If You're at the End of Your Rope & Need a Knot, Grab On!
This step-by-step guide will show you a way to gain resilience, calmness and clarity as you navigate safe passage through the universal experience of custody disputes.
Rose L. Hubbard, who has seen “the ugliest of the ugly” in her 30 years of family law practice, reveals the good, the bad, and the ugly about the custody process. Her candid approach helps you recognize each landmark as it comes, so you can use the information you need at the time you need it. The four-step Parenting Mantra will help you clarify and apply essential facts and goals.
“By understanding the custody evaluation process and the factors that go into a custody decision, you will better understand what you can do to successfully make decisions for the benefit of your child. You will learn how to identify what is your issue and what is your child’s issue, and make decisions that are about your child,” explains Rose.
Driven by a deep sense of compassion and fairness, Rose provides practical advice, laugh-out-loud stories, and comforting wisdom to protect you from getting crushed. Through examples and anecdotes, she shows you how to figure out what’s going on, face the truth, and stay focused so you don’t feel emotionally devastated.
"At the end of the custody process, you will feel that you made good choices that benefited your child. You will recognize what you have control over and what you don’t have control over. You will be a better parent with a sense of hope, well being, and a better relationship with your child. Then, you will have created a way of life you can live with."
At some point in talking to your friends, your family, your colleagues, complete strangers telling you about their divorce, they will tell you that it was “ugly.” What makes a divorce emotionally ugly is custody disputes. We, as parents, have a great deal of identity and emotions tied up in our kids. From the time they are born, we want what’s best for them. And when you get divorced, each parent may have very different ideas about what is best for your children. That’s where it can get ugly.

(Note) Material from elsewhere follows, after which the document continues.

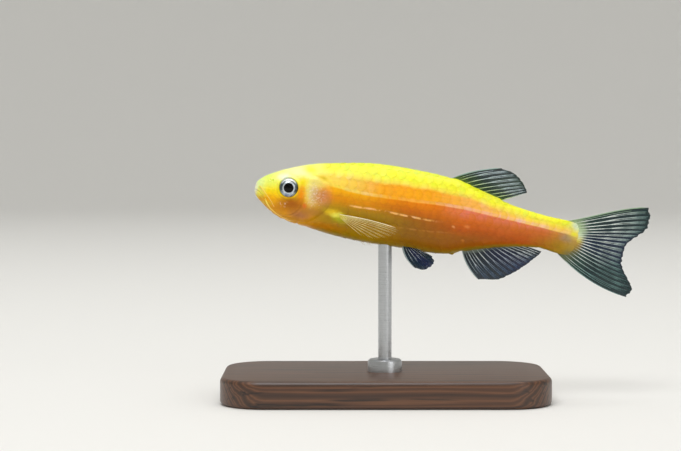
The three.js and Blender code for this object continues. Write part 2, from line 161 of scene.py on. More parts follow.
def bodyAt(x, angle):
    up, down, half, widest = sizesAt(x)
    c, s = math.cos(angle), math.sin(angle)
    power = fish["fullness"]
    reach = (abs(c) ** power + abs(s) ** power) ** (-1 / power)
    thin = min(max((x - fish["thinFrom"]) / (fish["length"] - fish["thinFrom"]), 0.0), 1.0)
    y = half * (1 - thin ** 1.15) * s * reach
    z = widest + (up - widest if c > 0 else down + widest) * c * reach
    crown = 1 - min(abs(z - 0.3) / 2.2, 1.0) ** 2
    back = fish["bulge"] * crown * smoothStep(fish["bulgeFrom"], fish["length"], x)
    back += fish["scallop"] * abs(math.sin(4.2 * z)) * smoothStep(fish["scallopFrom"], fish["length"], x)
    return Vector((x + back, y, z))


def outwardAt(x, angle):
    stepX, stepA = 0.02, 0.01
    back = bodyAt(x + stepX, angle) - bodyAt(max(x - stepX, 0), angle)
    around = bodyAt(x, angle + stepA) - bodyAt(x, angle - stepA)
    outward = back.cross(around)
    return outward.normalized() if outward.length > 1e-9 else Vector((-1, 0, 0))


def heightShare(x, z):
    # from -1 at the belly to 1 at the back
    up, down, _, _ = sizesAt(x)
    return max(min(z / max(up if z > 0 else down, fish["leastHeight"]), 1.0), -1.0)


# Lines and folds of the head and body, seen from the side as (back, up)
relief = {
    "mouth": [(-0.1, 0.07), (0.35, -0.08), (0.7, -0.33), (0.98, -0.61)],
    "jaw": [(0.98, -0.61), (1.3, -1.05), (1.75, -1.6), (2.05, -2.4), (2.3, -3.3)],
    "cheek": [(1.75, 0.15), (2.3, -0.55), (3.1, -1.02), (4.1, -1.1), (4.85, -0.65), (5.2, 0.25), (5.1, 1.1)],
    "preopercle": [(5.35, 2.0), (5.3, 1.1), (5.42, 0.2), (5.4, -0.7), (5.1, -1.6), (4.4, -2.25),
                   (3.2, -2.55)],
    "lowerGill": [(3.1, -2.85), (4.4, -3), (5.8, -2.95), (7.1, -2.55), (8.05, -1.7)],
    "gillCover": [(5.55, 1.95), (6.7, 2.2), (7.9, 1.65), (8.42, 0.6), (8.2, -0.9), (7.1, -2.2),
                  (5.75, -2.9), (5.25, -2.2), (5.6, -0.4)],
    # depth or height and width of each form, and how far a lip or ridge lies from its line
    "mouthGroove": (0.08, 0.05),
    "lip": (0.045, 0.1),
    "lipGap": 0.17,
    "jawGroove": (0.07, 0.08),
    "cheekGroove": (0.04, 0.07),
    "gillFolds": (0.06, 0.07),
    "ridge": (0.04, 0.12),
    "ridgeGap": 0.16,
    "gillRise": 0.09,
    "gillGroove": (0.08, 0.1),
    "nostrils": [(1.6, 1.3, 0.13, 0.13), (1.9, 1.24, 0.16, 0.16)],
    "nostrilRim": (0.06, 0.07),
    "eyePlace": (3.71, 0.67),
    "eyeRadius": 1.05,
    "socketDepth": 0.55,
    "eyeRim": (0.1, 0.1),
    "eyeFurrow": (0.05, 0.13),
    "throatStep": (0.09, 0.13),
    "unevenness": 0.03,
    "finShoulder": (0.16, 0.5),
    "papilla": (0.27, 0.3),
    # low keels that carry the fins: height, width, start, full, fading from, end
    "backKeel": (0.12, 0.28, 20.9, 21.8, 26.4, 27.3),
    "bellyKeel": (0.1, 0.3, 23.2, 24.2, 31.2, 32),
}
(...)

Custody disputes are ugly and painful and frightening. No one ever wants to give up any time with their children. But by understanding what goes into making a custody and parenting plan, this book can help keep you focused on what is best for your child, rather than your own fears, anxiety and pain.
I get asked frequently whether it is depressing being a divorce attorney. After all, a divorce is one of the most painful losses that you can experience, even more than the pain of losing a family member. As a divorce attorney, I see the ugliest of the ugly every day. Somewhere along the line, your life has gotten off track, heading in a direction that you don’t want to go. But I also see the divorce process and the custody dispute process as a way to get your life back on a track that is healthy for you. I have the opportunity to assist in that process in a way that minimizes the damage to your children.

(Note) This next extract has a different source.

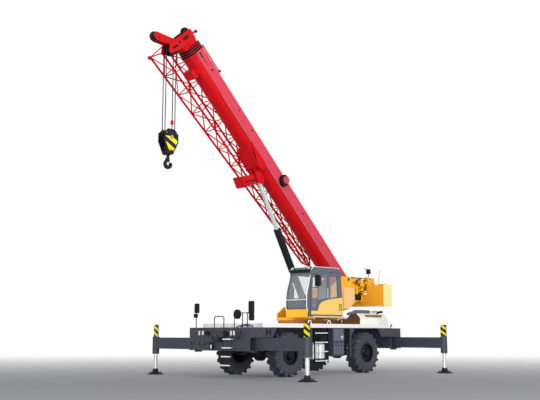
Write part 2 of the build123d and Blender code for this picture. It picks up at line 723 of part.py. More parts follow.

My hidden client is your child. I assume that you want what’s best for your child, and you want help to get there. Sometimes custody disputes are so ugly that people are traumatized for years and cannot get past their pain and loss. If I can make that process a little less traumatic, if I can help you build a little more resilience, so that you do not experience trauma for years after the divorce, then I’ve accomplished my goal in representing you as a client and in writing this book.

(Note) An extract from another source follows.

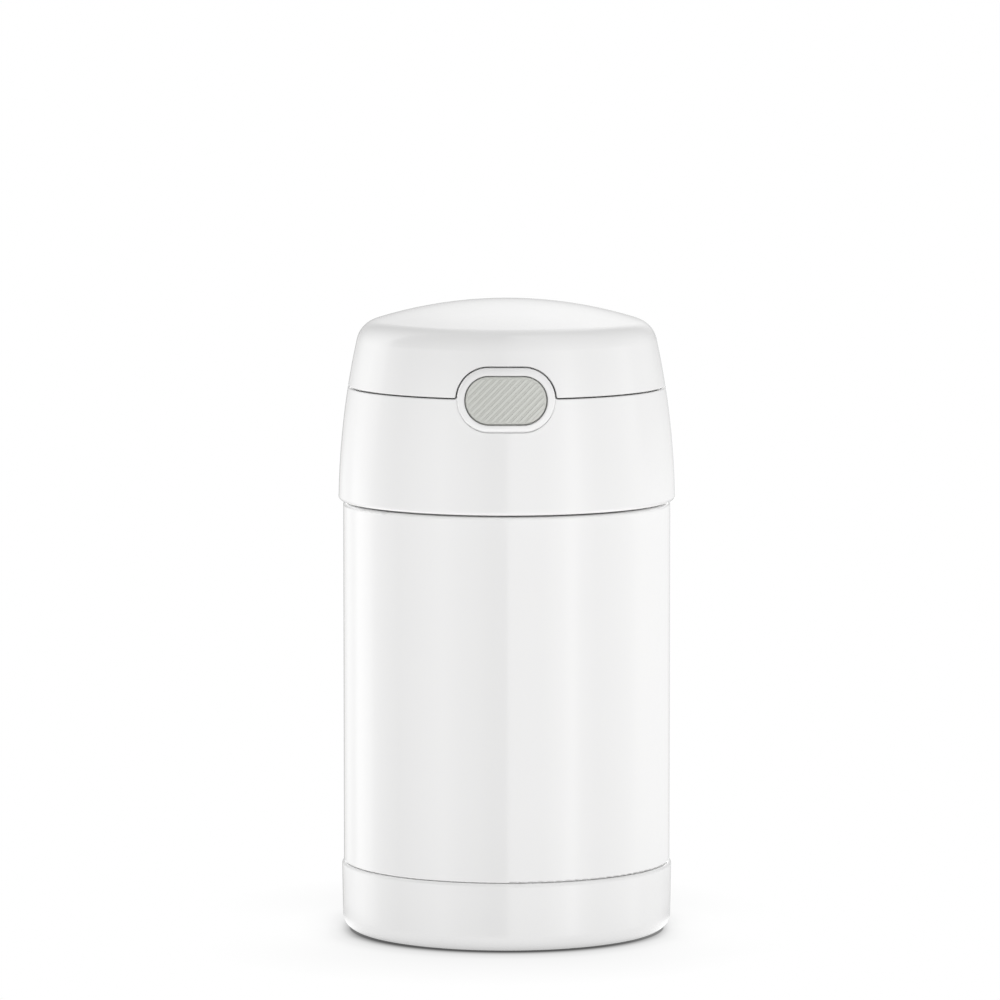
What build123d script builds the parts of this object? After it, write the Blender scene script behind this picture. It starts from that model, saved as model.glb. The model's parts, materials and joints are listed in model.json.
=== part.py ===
from build123d import *
import os
from math import hypot, radians, sin

# Insulated food jar with a push-button hinged lid.  Millimetres, +Z up, the
# origin in the middle of the underside.  The button faces -Y, the hinge +Y.
# Names ending in _z are heights above the surface that the jar stands on.

# --- steel jar ------------------------------------------------------------
steel_wall = 0.5
body_radius = 44.75             # visible steel body
body_length = 99.04              # visible steel body, boot to shoulder
body_edge_rounding = 0.6        # lower edge of the body, above the boot
shoulder_rounding = 1.0
neck_length = 21.4              # shoulder to rim
neck_vacuum_gap = 0.8
vacuum_gap = 6.95               # between the two steel walls
mouth_narrowing = 1.6           # clear opening of the jar, in from the vessel
vessel_floor_z = 15.0
vessel_floor_rounding = 9.0
vessel_taper_start = 25.0       # below the rim, where the vessel starts to narrow
vessel_taper_length = 5.5
base_plate_dome = 1.5           # raised middle of the outer base plate
base_plate_dome_radius = 26.0
evacuation_hole_radius = 1.5
seal_bead_radius = 3.0
seal_bead_height = 0.6
foil_thickness = 0.12
foil_gap = 0.15
foil_margin = 12.0              # bare vessel wall above and below the foil
getter_radius = 4.0
getter_height = 2.4
getter_offset = 15.0            # from the jar's axis
getter_clip_wall = 0.4
getter_clip_flange = 1.6

# --- plastic boot under the jar ---------------------------------------------
boot_height = 18.75
boot_wall = 1.75
boot_floor = 2.2
boot_step = 0.5                 # how far the boot stands proud of the body
boot_taper = 0.28               # smaller at the foot than at the top edge
boot_foot_rounding = 4.2
boot_edge_rounding = 0.9
foot_ring_width = 6.5           # flat ring that the jar stands on
foot_recess = 0.8
seam_gap = 0.11                 # visible gap between boot and body
glue_gap = 0.1                  # between bonded or snapped pieces

# --- screw thread, right-handed, one start ----------------------------------
thread_pitch = 5.0
thread_height = 1.3
thread_base_width = 2.4
thread_crest_width = 1.2
thread_clearance = 0.4          # radial, crest to root
thread_play = 0.4               # axial, between the loaded flanks
thread_sink = 0.25              # root of a ridge, inside the wall that carries it
neck_thread_turns = 1.25
collar_thread_turns = 1.0
neck_thread_rise = 6.1          # shoulder to the middle of the first turn

# --- collar -----------------------------------------------------------------
shell_wall = 2.0                # outer wall of collar and lid
skirt_overhang = 1.3            # collar's lower edge, proud of the body
skirt_gap = 0.5                 # shoulder to collar
skirt_rounding = 1.0
seam_inset = 1.36               # collar's upper edge, in from the body
edge_rounding = 0.3
ring_wall = 1.8                 # threaded ring inside the collar
ring_foot_height = 1.6
web_thickness = 2.1             # web of the threaded ring, over the rim
seal_gap = 0.1
jar_gasket_thickness = 1.1
jar_gasket_margin = 0.4
seal_bore_wall = 1.7
seal_bore_rise = 2.3            # above the web
moving_gap = 0.3                # between pieces that move past each other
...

This book helps you learn a process to be better prepared, to be more resilient going through the process and to transition into a new family structure. I don’t like the term “broken families.” Your family is not broken because you are getting divorced. You are restructuring your family.
Many books on custody disputes focus on either the unrealistic “let’s just all get along and be happy” approach, or on the “how to kill your opponent in the battle” approach. This book gives you information that will help you better communicate what is important to you about your child and what you believe needs to happen in the best interests of your child, so that you can navigate an emotionally safe passage in a practical way.